Gisella è una forza della natura, inarrestabili, tant’è che una delle etimologie del suo nome è guerriera, penso le si addica a pieno. Capelli ricci e crespi, maglietta a maniche corte, gonna lunga e ciabatte, che ci sia il sole o che ci sia la pioggia il suo abbigliamento è questo, quando fa freddo aggiunge giusto i calzini o se piove molto un cappello da pescatore.
A volte sembra sia ovunque, la chiami e lei è già li, la cerchi ed è dall’altra parte. La senti arrivare dalla sua tipica sciabattata e dalla inconfondibile risata.

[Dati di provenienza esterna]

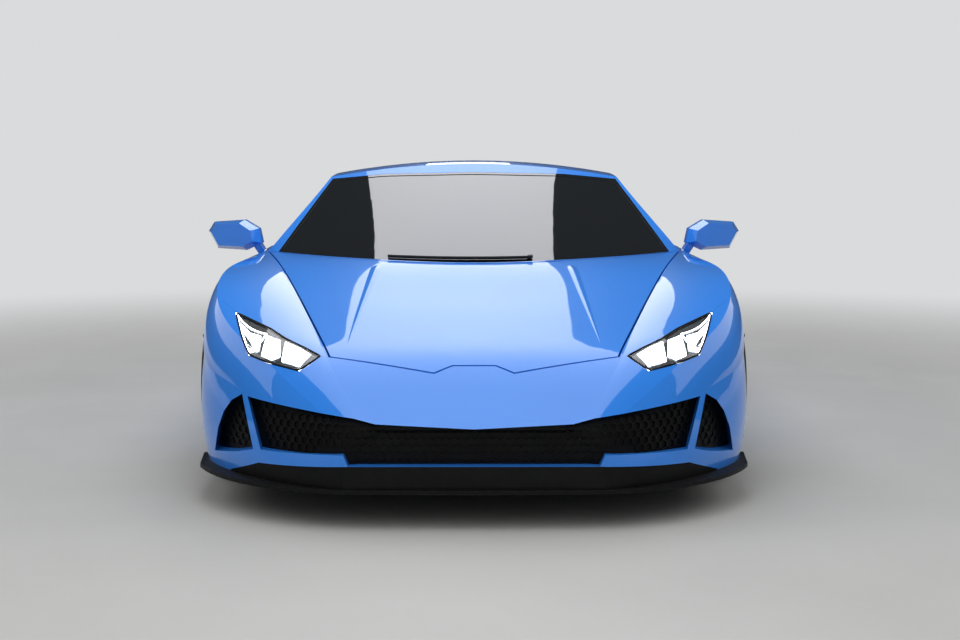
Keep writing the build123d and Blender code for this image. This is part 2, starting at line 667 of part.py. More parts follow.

Emana purezza, la vedi ridere e arrabbiarsi senza nascondere nulla, come solo i grandi che conservano il bambino interiore sanno fare.

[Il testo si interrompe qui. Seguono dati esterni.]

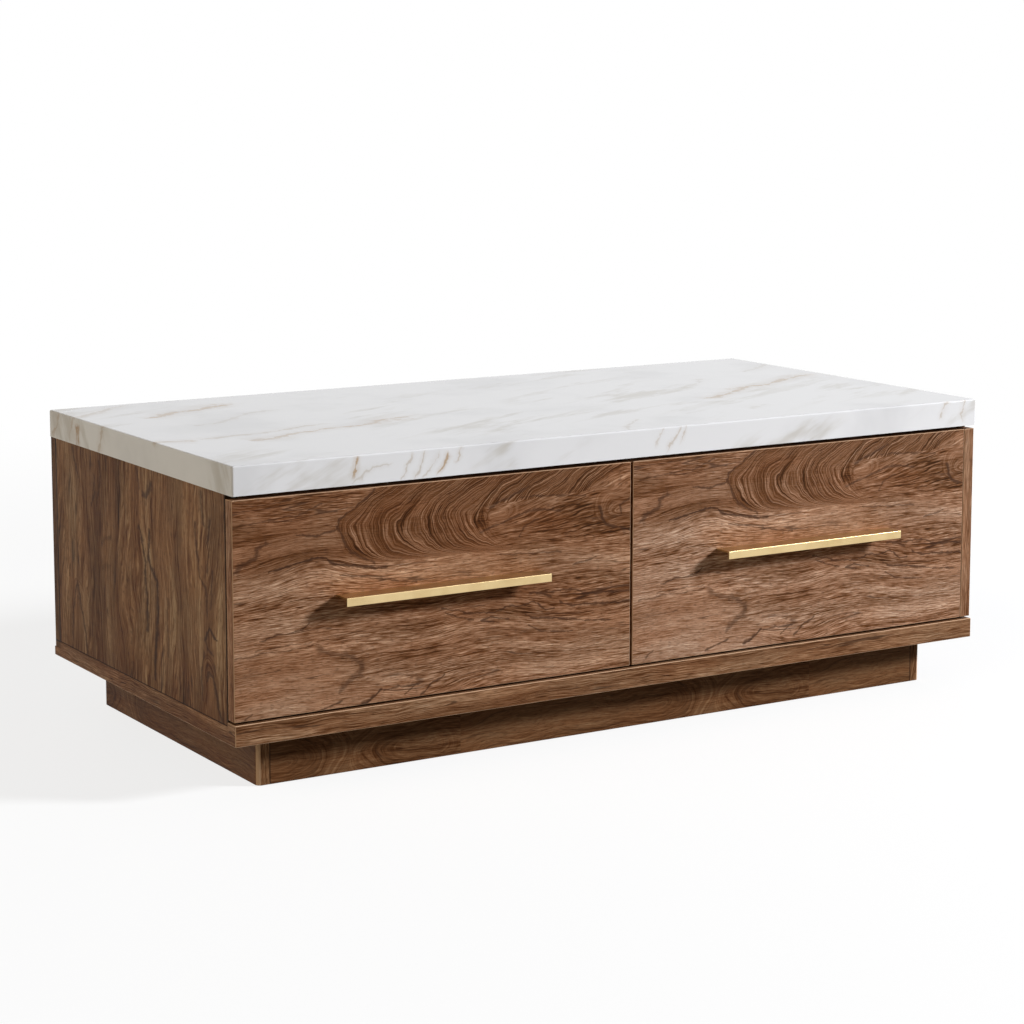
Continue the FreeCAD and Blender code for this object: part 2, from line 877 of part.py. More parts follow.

Gisella trasmette semplicità a chi è al suo fianco; ogni giorno la chiameranno in duecento per risolvere altrettanti problemi, ma lei continua a trotterellare, spinta non si sa bene da che forza. Saranno tutte quelle preghiere che la sospingono. A Gisella puoi davvero perdonare tutto, perchè si butta con il cuore in ogni problema, sia che sia dei nostri dipendenti sia che sia di chi viene a chiedere assistenza. E per ogni cooperante mette una fetta di cuore, anche se ne ha visti passare tanti. Ecco io a volte mi chiedo davvero come faccia. Se Usratuna potesse parlare non smetterebbe mai di ringraziarla.